Even if they avoided detention, some well-known dissidents had their telephone and mail service interrupted and were jailed without warning. Several lived under virtual house arrest and constant surveillance by plainclothes Securitate agents and the uniformed militia, who cordoned off their apartments and intimidated potential visitors. Dissidents were often vilified publicly in the media as traitors, imperialist spies, or servants of the ancien régime. When the cases of certain dissidents became known to international human rights organizations and the state was unable to act freely against them, the Securitate pressured these dissidents to emigrate by making their lives unbearable and granting them exit visas to leave the country.

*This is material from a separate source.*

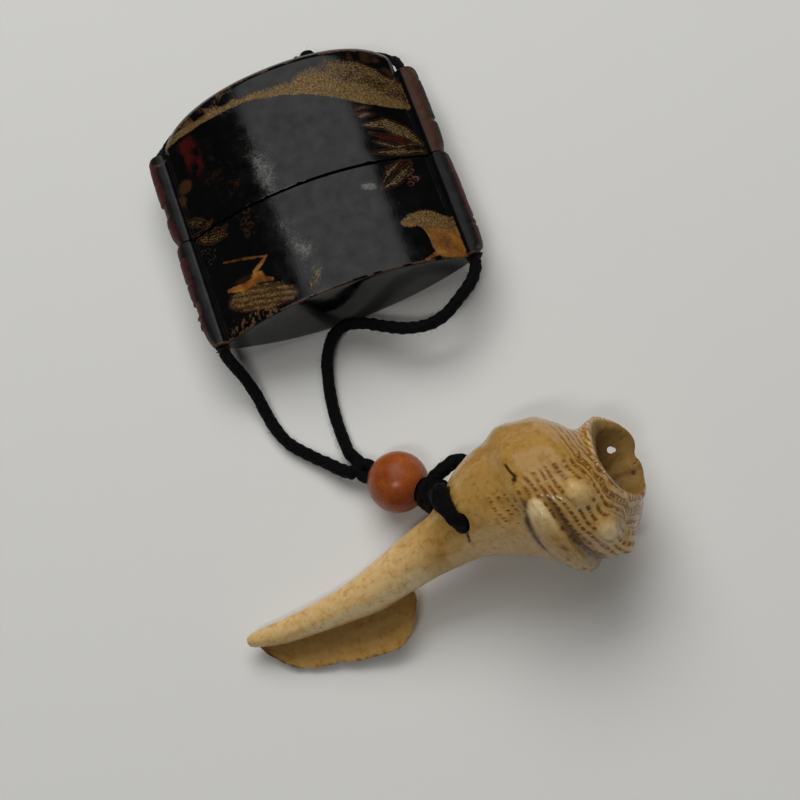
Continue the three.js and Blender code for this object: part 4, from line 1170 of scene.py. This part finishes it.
def makeHeldCord():
    for side, node, seed in ((-1, "cord_in_case_left", 41), (1, "cord_in_case_right", 42)):
        path = smoothRoute(heldRoute(side), cordSet["knotStep"])
        place(braidTube("held_" + node, path, cordSet["heldDiameter"] / 2, seed), silk, 180, "cord", node)
    at = np.array([knotX, farEnd(knotX) + cordSet["diameter"] / 2 + 1.2, midZ - 0.2])
    knot = turns((1.15, 43, knotPath(at, (1.75, 0.95, 1.45), (1, 0, 0))))
    for side in (-1, 1):      # its two tails
        tail = [at + [side * 1.2, -0.6, 0], at + [side * 2.2, -1.0, -0.6],
                at + [side * 3.1, -1.0 - 0.1 * side, -0.9]]
        knot += turns((0.95, 44 + side, tail))
    place(joined(knot, "knotUnderCase", 46, 0.8), silk, 180, "cord", "cord_end_knot")


def makeBeadCord():      # both strands side by side through the bead, running on into the free strands
    strands = []
    for side, free, seed in ((-1, rightRoute, 51), (1, leftRoute, 52)):
        held = [alongBead(d, side * across, up) for d, across, up in (
            (-8.2, 1.3, 0.3 * side), (-6.6, 1.05, 0), (-4.5, 1, 0), (0, 1, 0), (4.5, 1, 0), (7, 1.1, 0))]
        strands += turns((1.33, seed, free[-3:-1] + held))
    place(joined(strands, "strandsInBead", 53, 0.7), silk, 180, "cord", "cord_in_bead")


def makeToggleCord():      # the tight knot behind the bead, then the loop through the shell
    wrap = [alongBead(7.25 + 0.22 * t, 2.3 * math.cos(t) - 0.2, 2.2 * math.sin(t) + 0.2)
            for t in np.linspace(-0.6, 1.9 * fullTurn, 26)]      # two turns close against the bead
    knot = turns((1.35, 61, knotPath(alongBead(9.4), (1.3, 2.7, 2.0), beadAxis)),
                 (1.25, 62, [alongBead(*p) for p in ((8.4, 1.9, 0.9), (9.9, 2.2, -0.6), (10.9, 0.5, -1.6))]),
                 (1.3, 66, wrap))
    place(joined(knot, "knotBehindBead", 63, 0.8), silk, 180, "cord", "toggle_knot")
    # the loop's other strand is doubled back beside it as far as the hole
    beside = [[3.3, -87.2, 10.2], [3.7, -88.9, 11.5], [3.7, -91.2, 13.9]]
    beside += (np.array(loopRoute[2:5]) + [[-1.3, -0.6, 0.3], [-0.9, -0.5, 0.3], [0.1, 0.0, -0.1]]).tolist()
    whole = loopRoute + [[4.3, -80.5, 9.8], [3.1, -81.7, 9.9]]      # back to the knot
    loop = [braidTube("loop", smoothRoute(points, cordSet["step"]), cordSet[width] / 2, seed)
            for points, width, seed in ((whole, "loopDiameter", 64), (beside, "diameter", 67))]
    place(joined(loop, "loopThroughShell", 65, 0.7), silk, 180, "cord", "toggle_loop")


makeHeldCord()
makeBeadCord()
makeToggleCord()

# A pale table under a wide overhead softbox set beyond the case. A dimmer panel is what the lacquer mirrors,
# and a small lamp on the near side puts the highlights on shell and bead.
stageSet = {
    "table": "#DEDDD8", "tableRoughness": 0.6, "tableHalf": 1500,      # mm
    "room": "#B8BCC4", "roomStrength": 0.06,
    "lamps": [      # at and width and depth in metres, watts, whether polished surfaces mirror it
        ((0.0, 0.9, 1.05), 1.3, 1.1, 13.2, False),
        ((0.18, 0.62, 0.98), 1.06, 1.5, 5.0, True),
        ((-0.24, -0.55, 1.0), 0.3, 0.1, 2.2, True),
    ],
}


def makeStage():
    edge = stageSet["tableHalf"]
    corners = [[-edge, -edge, 0], [edge, -edge, 0], [edge, edge, 0], [-edge, edge, 0]]
    table = meshFrom("table", corners, [np.array([[0, 1, 2, 3]])])
    material, tree, shader = newMaterial("paleTable")
    setInputs(tree, shader, {"Base Color": stageSet["table"], "Roughness": stageSet["tableRoughness"]})
    table.data.materials.append(material)
    for at, width, depth, watts, mirrored in stageSet["lamps"]:
        light = bpy.data.lights.new("softbox", "AREA")
        light.shape = "RECTANGLE"
        light.size, light.size_y = width, depth
        light.energy = watts
        lamp = bpy.data.objects.new("softbox", light)
        lamp.location = at
        lamp.visible_glossy = mirrored
        bpy.context.scene.collection.objects.link(lamp)
    world = bpy.data.worlds.new("room")
    bpy.context.scene.world = world
    world.use_nodes = True
    setInputs(world.node_tree, world.node_tree.nodes["Background"], {
        0: stageSet["room"], 1: stageSet["roomStrength"]})
    bpy.context.scene.view_settings.view_transform = "Standard"
    print("stage: table and", len(stageSet["lamps"]), "lamps")


makeStage()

Romania's industrial workers became an important source of unrest and a potential threat to the Ceausescu regime and future PCR rule in the 1970s. During the 1980s, the labor force's restiveness continued, primarily in reaction to the virtual collapse of the national economy and the deteriorating standard of living. The regime's economic austerity policy and attendant food, fuel, and power shortages hurt the working class in particular. But Ceausescu weathered spontaneous, short-lived labor protests with the support of the security forces and police, who prevented the development of a sustained, independent workers' movement in Romania that would be comparable to Poland's Solidarity.

Although they never failed to subdue protestors, the Securitate and police appeared to be strained under the burden of monitoring restive workers throughout Romania in the late 1980s.